• _Data segment_:
>> start

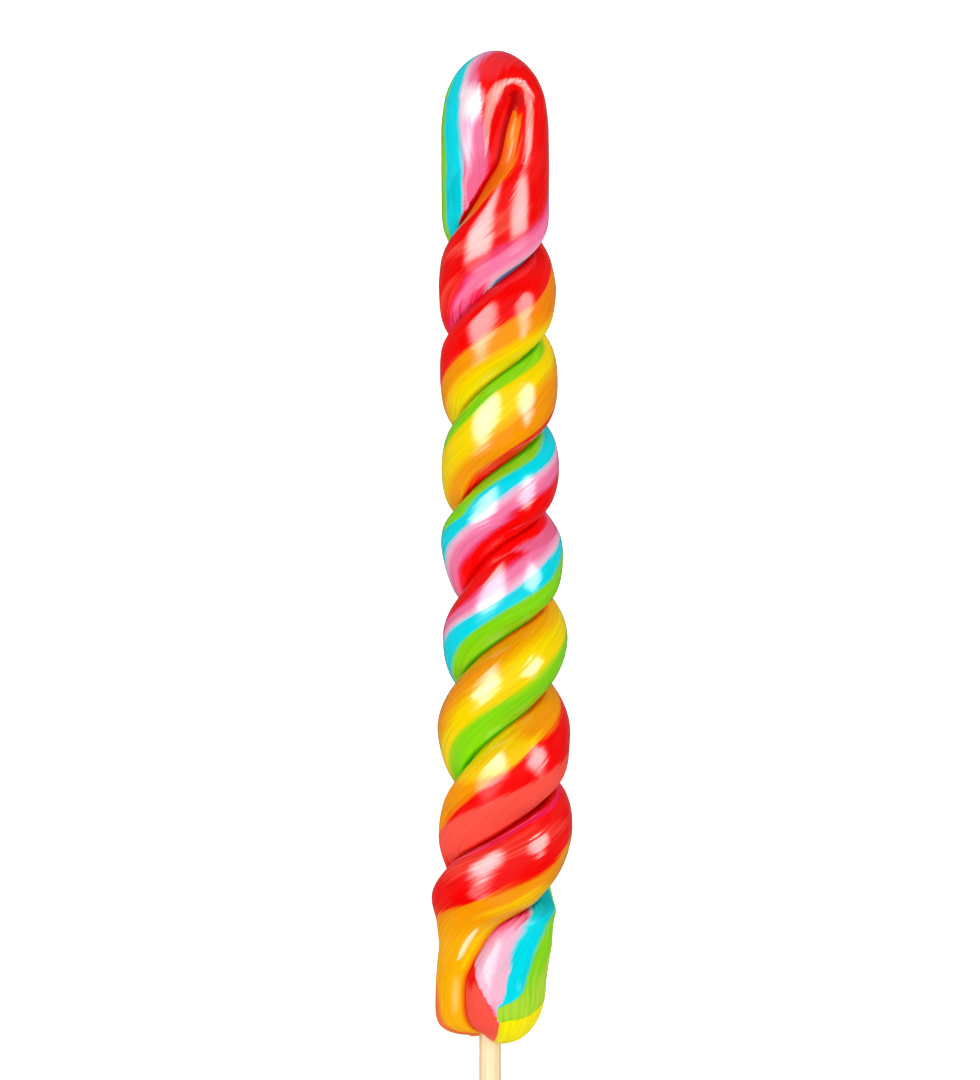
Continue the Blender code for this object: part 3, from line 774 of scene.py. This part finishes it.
def candy_material():
    mat = bpy.data.materials.new("striped_sugar_look")
    mat.use_nodes = True
    t = mat.node_tree
    shader = t.nodes["Principled BSDF"]
    link = t.links.new

    rope = node(t, "ShaderNodeUVMap", uv_map="rope")
    tone = node(t, "ShaderNodeUVMap", uv_map="tone")
    tone_xyz = node(t, "ShaderNodeSeparateXYZ")
    link(tone.outputs["UV"], tone_xyz.inputs[0])

    # streaks that follow the pull: fine across the rope, long along it
    def streaks(scale_girth, scale_along, detail, name):
        m = node(t, "ShaderNodeMapping")
        m.inputs["Scale"].default_value = (scale_girth, scale_along, 1.0)
        link(rope.outputs["UV"], m.inputs["Vector"])
        n = node(t, "ShaderNodeTexNoise", noise_dimensions='2D')
        n.inputs["Scale"].default_value = 1.0
        n.inputs["Detail"].default_value = detail
        n.inputs["Roughness"].default_value = 0.55
        link(m.outputs["Vector"], n.inputs["Vector"])
        return n.outputs["Fac"]

    hair = streaks(46.0, 8.0, 2.0, "hair")
    wander = streaks(2.2, 3.5, 2.0, "wander")
    fine = streaks(20.0, 6.0, 3.0, "fine")
    broad = streaks(10.0, 4.5, 2.0, "broad")

    def math_node(op, a, b=None, c=None, clamp=False):
        n = node(t, "ShaderNodeMath", operation=op, use_clamp=clamp)
        for k, v in enumerate((a, b, c)):
            if v is None:
                continue
            if isinstance(v, (int, float)):
                n.inputs[k].default_value = v
            else:
                link(v, n.inputs[k])
        return n.outputs[0]

    # the stripes' edges wander a little and fray along the streaks
    off = math_node('MULTIPLY_ADD', math_node('SUBTRACT', wander, 0.5), 0.016, tone_xyz.outputs["X"])
    off = math_node('MULTIPLY_ADD', math_node('SUBTRACT', fine, 0.5), 0.045, off)
    phase = math_node('FRACT', off)
    ramp = node(t, "ShaderNodeValToRGB")
    ramp.color_ramp.interpolation = 'LINEAR'
    stops = stripe_stops()
    elements = ramp.color_ramp.elements
    while len(elements) < len(stops):
        elements.new(0.5)
    for e, (pos, colour) in zip(elements, stops):
        e.position = pos
    for e, (pos, colour) in zip(elements, stops):
        e.color = lin(*colour)
    link(phase, ramp.inputs["Fac"])

    # strayed colours fade in along the streaks
    def stray(uv_map, under, fray):
        where = node(t, "ShaderNodeUVMap", uv_map=uv_map)
        parts = node(t, "ShaderNodeSeparateXYZ")
        link(where.outputs["UV"], parts.inputs[0])
        palette = node(t, "ShaderNodeValToRGB")
        palette.color_ramp.interpolation = 'CONSTANT'
        elements = palette.color_ramp.elements
        while len(elements) < len(PALETTE):
            elements.new(0.5)
        for k, e in enumerate(elements):
            e.position = k / len(PALETTE)
        for k, e in enumerate(elements):
            e.color = lin(*PALETTE[k])
        link(parts.outputs["X"], palette.inputs["Fac"])
        frayed = math_node('MULTIPLY_ADD', math_node('SUBTRACT', fine, 0.5), fray, parts.outputs["Y"])
        amount = math_node('MULTIPLY_ADD', math_node('SUBTRACT', frayed, 0.5), 1.0 + 1.3 * fray, 0.5,
                           clamp=True)
        amount = math_node('MULTIPLY', amount, math_node('MULTIPLY', parts.outputs["Y"], 3.0, clamp=True))
        mix = node(t, "ShaderNodeMix", data_type='RGBA')
        link(amount, mix.inputs["Factor"])
        link(under, mix.inputs["A"])
        link(palette.outputs["Color"], mix.inputs["B"])
        return mix.outputs["Result"]

    strayed = stray("tint", ramp.outputs["Color"], 0.9)
    strayed = stray("streak", strayed, 0.5)

    # painted shade: the colour darkens where the two legs press together, and the sugar is duller there
    crease = node(t, "ShaderNodeMapRange", interpolation_type='SMOOTHSTEP')
    crease.inputs["From Min"].default_value = 0.925
    crease.inputs["From Max"].default_value = 0.995
    link(tone_xyz.outputs["Y"], crease.inputs["Value"])
    open_skin = math_node('SUBTRACT', 1.0, crease.outputs["Result"])
    gloss = node(t, "ShaderNodeUVMap", uv_map="gloss")
    gloss_xyz = node(t, "ShaderNodeSeparateXYZ")
    link(gloss.outputs["UV"], gloss_xyz.inputs[0])
    # painted shade: how strongly the groove's colour is darkened
    pressed = math_node('MULTIPLY', crease.outputs["Result"], gloss_xyz.outputs["Y"])

    # milky patches drawn out along the rope
    milky = node(t, "ShaderNodeMapRange")
    milky.inputs["From Min"].default_value = 0.44
    milky.inputs["From Max"].default_value = 0.74
    milky.inputs["To Max"].default_value = 0.012
    link(streaks(3.2, 6.5, 3.0, "milky"), milky.inputs["Value"])
    hazed = node(t, "ShaderNodeMix", data_type='RGBA')
    link(milky.outputs["Result"], hazed.inputs["Factor"])
    link(strayed, hazed.inputs["A"])
    hazed.inputs["B"].default_value = (1.0, 0.9, 0.68, 1.0)

    # painted shade: the colour deepens towards the groove
    deep = node(t, "ShaderNodeGamma")
    link(hazed.outputs["Result"], deep.inputs["Color"])
    link(math_node('MULTIPLY_ADD', pressed, 0.9, 1.0), deep.inputs["Gamma"])

    # pulled sugar is silkier and lighter along some streaks, and a few hair
    # lines are darker
    value = math_node('MULTIPLY_ADD', fine, 0.24, 0.88)
    lines = node(t, "ShaderNodeMapRange")
    lines.inputs["From Min"].default_value = 0.58
    lines.inputs["From Max"].default_value = 0.74
    lines.inputs["To Min"].default_value = 1.0
    lines.inputs["To Max"].default_value = 0.84
    link(hair, lines.inputs["Value"])
    value = math_node('MULTIPLY', value, lines.outputs["Result"])
    # painted shade: darker towards the groove
    value = math_node('MULTIPLY', value, math_node('MULTIPLY_ADD', pressed, -0.35, 1.0))
    shade = node(t, "ShaderNodeMix", data_type='RGBA', blend_type='MULTIPLY')
    shade.inputs["Factor"].default_value = 1.0
    link(deep.outputs["Color"], shade.inputs["A"])
    combine = node(t, "ShaderNodeCombineColor")
    for k in range(3):
        link(value, combine.inputs[k])
    link(combine.outputs[0], shade.inputs["B"])
    link(shade.outputs["Result"], shader.inputs["Base Color"])

    bump = node(t, "ShaderNodeBump")
    bump.inputs["Strength"].default_value = 0.5
    bump.inputs["Distance"].default_value = 0.00018
    height = math_node('MULTIPLY_ADD', fine, 0.3, broad)
    link(height, bump.inputs["Height"])
    link(bump.outputs["Normal"], shader.inputs["Normal"])
    link(bump.outputs["Normal"], shader.inputs["Coat Normal"])

    rough = math_node('MULTIPLY_ADD', fine, 0.16, 0.18)
    rough = math_node('MULTIPLY_ADD', crease.outputs["Result"], 0.3, rough)
    link(rough, shader.inputs["Roughness"])
    # pressed and pinched places have lost some gloss
    link(math_node('MULTIPLY', open_skin, gloss_xyz.outputs["X"]), shader.inputs["Coat Weight"])
    shader.inputs["Metallic"].default_value = 0.0
    shader.inputs["IOR"].default_value = 1.5
    shader.inputs["Specular IOR Level"].default_value = 0.01
    shader.inputs["Subsurface Weight"].default_value = 0.06
    shader.inputs["Subsurface Radius"].default_value = (1.0, 0.6, 0.5)
    shader.inputs["Subsurface Scale"].default_value = 0.0008
    shader.inputs["Coat Roughness"].default_value = 0.1
    shader.inputs["Coat IOR"].default_value = 1.5
    return mat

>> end

• _What the task requires_: Repeat the material above in full, keeping every word.

• _Written answer_:
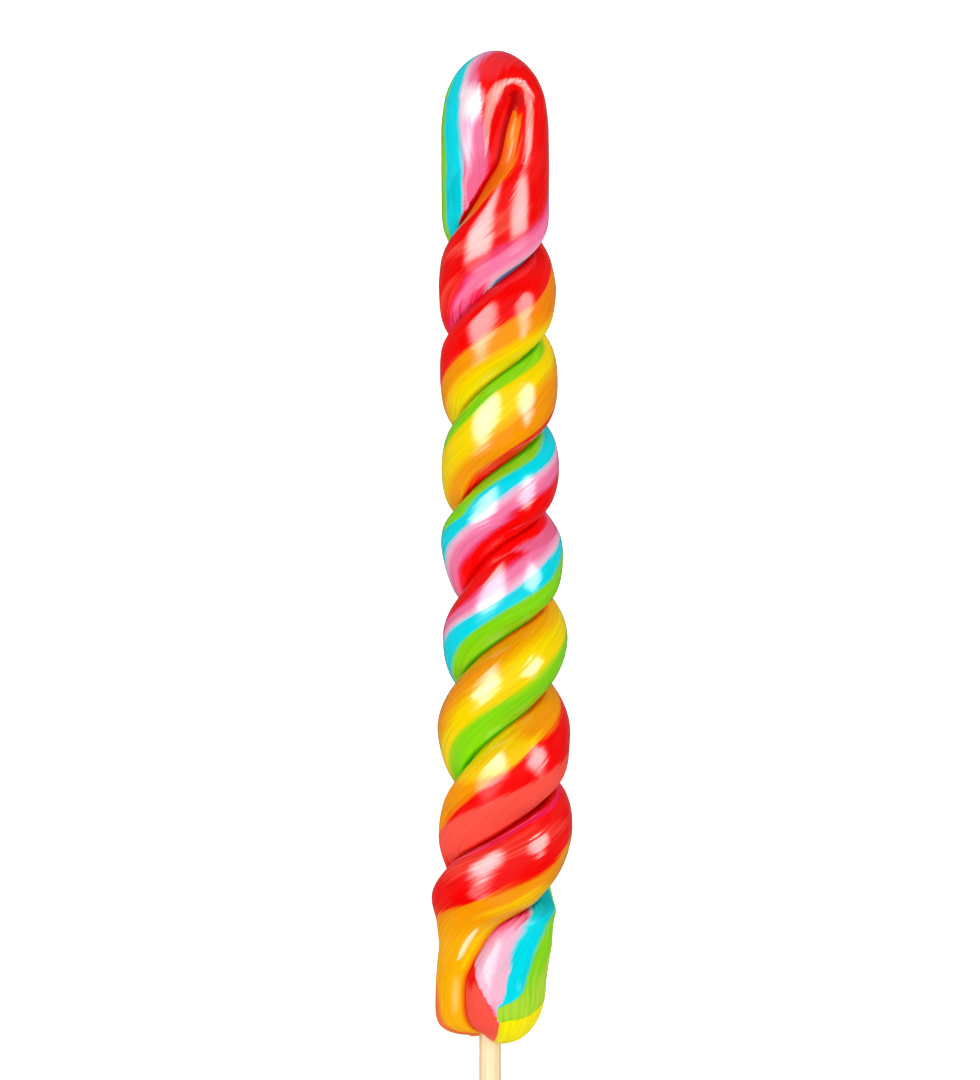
Continue the Blender code for this object: part 3, from line 774 of scene.py. This part finishes it.
def candy_material():
    mat = bpy.data.materials.new("striped_sugar_look")
    mat.use_nodes = True
    t = mat.node_tree
    shader = t.nodes["Principled BSDF"]
    link = t.links.new

    rope = node(t, "ShaderNodeUVMap", uv_map="rope")
    tone = node(t, "ShaderNodeUVMap", uv_map="tone")
    tone_xyz = node(t, "ShaderNodeSeparateXYZ")
    link(tone.outputs["UV"], tone_xyz.inputs[0])

    # streaks that follow the pull: fine across the rope, long along it
    def streaks(scale_girth, scale_along, detail, name):
        m = node(t, "ShaderNodeMapping")
        m.inputs["Scale"].default_value = (scale_girth, scale_along, 1.0)
        link(rope.outputs["UV"], m.inputs["Vector"])
        n = node(t, "ShaderNodeTexNoise", noise_dimensions='2D')
        n.inputs["Scale"].default_value = 1.0
        n.inputs["Detail"].default_value = detail
        n.inputs["Roughness"].default_value = 0.55
        link(m.outputs["Vector"], n.inputs["Vector"])
        return n.outputs["Fac"]

    hair = streaks(46.0, 8.0, 2.0, "hair")
    wander = streaks(2.2, 3.5, 2.0, "wander")
    fine = streaks(20.0, 6.0, 3.0, "fine")
    broad = streaks(10.0, 4.5, 2.0, "broad")

    def math_node(op, a, b=None, c=None, clamp=False):
        n = node(t, "ShaderNodeMath", operation=op, use_clamp=clamp)
        for k, v in enumerate((a, b, c)):
            if v is None:
                continue
            if isinstance(v, (int, float)):
                n.inputs[k].default_value = v
            else:
                link(v, n.inputs[k])
        return n.outputs[0]

    # the stripes' edges wander a little and fray along the streaks
    off = math_node('MULTIPLY_ADD', math_node('SUBTRACT', wander, 0.5), 0.016, tone_xyz.outputs["X"])
    off = math_node('MULTIPLY_ADD', math_node('SUBTRACT', fine, 0.5), 0.045, off)
    phase = math_node('FRACT', off)
    ramp = node(t, "ShaderNodeValToRGB")
    ramp.color_ramp.interpolation = 'LINEAR'
    stops = stripe_stops()
    elements = ramp.color_ramp.elements
    while len(elements) < len(stops):
        elements.new(0.5)
    for e, (pos, colour) in zip(elements, stops):
        e.position = pos
    for e, (pos, colour) in zip(elements, stops):
        e.color = lin(*colour)
    link(phase, ramp.inputs["Fac"])

    # strayed colours fade in along the streaks
    def stray(uv_map, under, fray):
        where = node(t, "ShaderNodeUVMap", uv_map=uv_map)
        parts = node(t, "ShaderNodeSeparateXYZ")
        link(where.outputs["UV"], parts.inputs[0])
        palette = node(t, "ShaderNodeValToRGB")
        palette.color_ramp.interpolation = 'CONSTANT'
        elements = palette.color_ramp.elements
        while len(elements) < len(PALETTE):
            elements.new(0.5)
        for k, e in enumerate(elements):
            e.position = k / len(PALETTE)
        for k, e in enumerate(elements):
            e.color = lin(*PALETTE[k])
        link(parts.outputs["X"], palette.inputs["Fac"])
        frayed = math_node('MULTIPLY_ADD', math_node('SUBTRACT', fine, 0.5), fray, parts.outputs["Y"])
        amount = math_node('MULTIPLY_ADD', math_node('SUBTRACT', frayed, 0.5), 1.0 + 1.3 * fray, 0.5,
                           clamp=True)
        amount = math_node('MULTIPLY', amount, math_node('MULTIPLY', parts.outputs["Y"], 3.0, clamp=True))
        mix = node(t, "ShaderNodeMix", data_type='RGBA')
        link(amount, mix.inputs["Factor"])
        link(under, mix.inputs["A"])
        link(palette.outputs["Color"], mix.inputs["B"])
        return mix.outputs["Result"]

    strayed = stray("tint", ramp.outputs["Color"], 0.9)
    strayed = stray("streak", strayed, 0.5)

    # painted shade: the colour darkens where the two legs press together, and the sugar is duller there
    crease = node(t, "ShaderNodeMapRange", interpolation_type='SMOOTHSTEP')
    crease.inputs["From Min"].default_value = 0.925
    crease.inputs["From Max"].default_value = 0.995
    link(tone_xyz.outputs["Y"], crease.inputs["Value"])
    open_skin = math_node('SUBTRACT', 1.0, crease.outputs["Result"])
    gloss = node(t, "ShaderNodeUVMap", uv_map="gloss")
    gloss_xyz = node(t, "ShaderNodeSeparateXYZ")
    link(gloss.outputs["UV"], gloss_xyz.inputs[0])
    # painted shade: how strongly the groove's colour is darkened
    pressed = math_node('MULTIPLY', crease.outputs["Result"], gloss_xyz.outputs["Y"])

    # milky patches drawn out along the rope
    milky = node(t, "ShaderNodeMapRange")
    milky.inputs["From Min"].default_value = 0.44
    milky.inputs["From Max"].default_value = 0.74
    milky.inputs["To Max"].default_value = 0.012
    link(streaks(3.2, 6.5, 3.0, "milky"), milky.inputs["Value"])
    hazed = node(t, "ShaderNodeMix", data_type='RGBA')
    link(milky.outputs["Result"], hazed.inputs["Factor"])
    link(strayed, hazed.inputs["A"])
    hazed.inputs["B"].default_value = (1.0, 0.9, 0.68, 1.0)

    # painted shade: the colour deepens towards the groove
    deep = node(t, "ShaderNodeGamma")
    link(hazed.outputs["Result"], deep.inputs["Color"])
    link(math_node('MULTIPLY_ADD', pressed, 0.9, 1.0), deep.inputs["Gamma"])

    # pulled sugar is silkier and lighter along some streaks, and a few hair
    # lines are darker
    value = math_node('MULTIPLY_ADD', fine, 0.24, 0.88)
    lines = node(t, "ShaderNodeMapRange")
    lines.inputs["From Min"].default_value = 0.58
    lines.inputs["From Max"].default_value = 0.74
    lines.inputs["To Min"].default_value = 1.0
    lines.inputs["To Max"].default_value = 0.84
    link(hair, lines.inputs["Value"])
    value = math_node('MULTIPLY', value, lines.outputs["Result"])
    # painted shade: darker towards the groove
    value = math_node('MULTIPLY', value, math_node('MULTIPLY_ADD', pressed, -0.35, 1.0))
    shade = node(t, "ShaderNodeMix", data_type='RGBA', blend_type='MULTIPLY')
    shade.inputs["Factor"].default_value = 1.0
    link(deep.outputs["Color"], shade.inputs["A"])
    combine = node(t, "ShaderNodeCombineColor")
    for k in range(3):
        link(value, combine.inputs[k])
    link(combine.outputs[0], shade.inputs["B"])
    link(shade.outputs["Result"], shader.inputs["Base Color"])

    bump = node(t, "ShaderNodeBump")
    bump.inputs["Strength"].default_value = 0.5
    bump.inputs["Distance"].default_value = 0.00018
    height = math_node('MULTIPLY_ADD', fine, 0.3, broad)
    link(height, bump.inputs["Height"])
    link(bump.outputs["Normal"], shader.inputs["Normal"])
    link(bump.outputs["Normal"], shader.inputs["Coat Normal"])

    rough = math_node('MULTIPLY_ADD', fine, 0.16, 0.18)
    rough = math_node('MULTIPLY_ADD', crease.outputs["Result"], 0.3, rough)
    link(rough, shader.inputs["Roughness"])
    # pressed and pinched places have lost some gloss
    link(math_node('MULTIPLY', open_skin, gloss_xyz.outputs["X"]), shader.inputs["Coat Weight"])
    shader.inputs["Metallic"].default_value = 0.0
    shader.inputs["IOR"].default_value = 1.5
    shader.inputs["Specular IOR Level"].default_value = 0.01
    shader.inputs["Subsurface Weight"].default_value = 0.06
    shader.inputs["Subsurface Radius"].default_value = (1.0, 0.6, 0.5)
    shader.inputs["Subsurface Scale"].default_value = 0.0008
    shader.inputs["Coat Roughness"].default_value = 0.1
    shader.inputs["Coat IOR"].default_value = 1.5
    return mat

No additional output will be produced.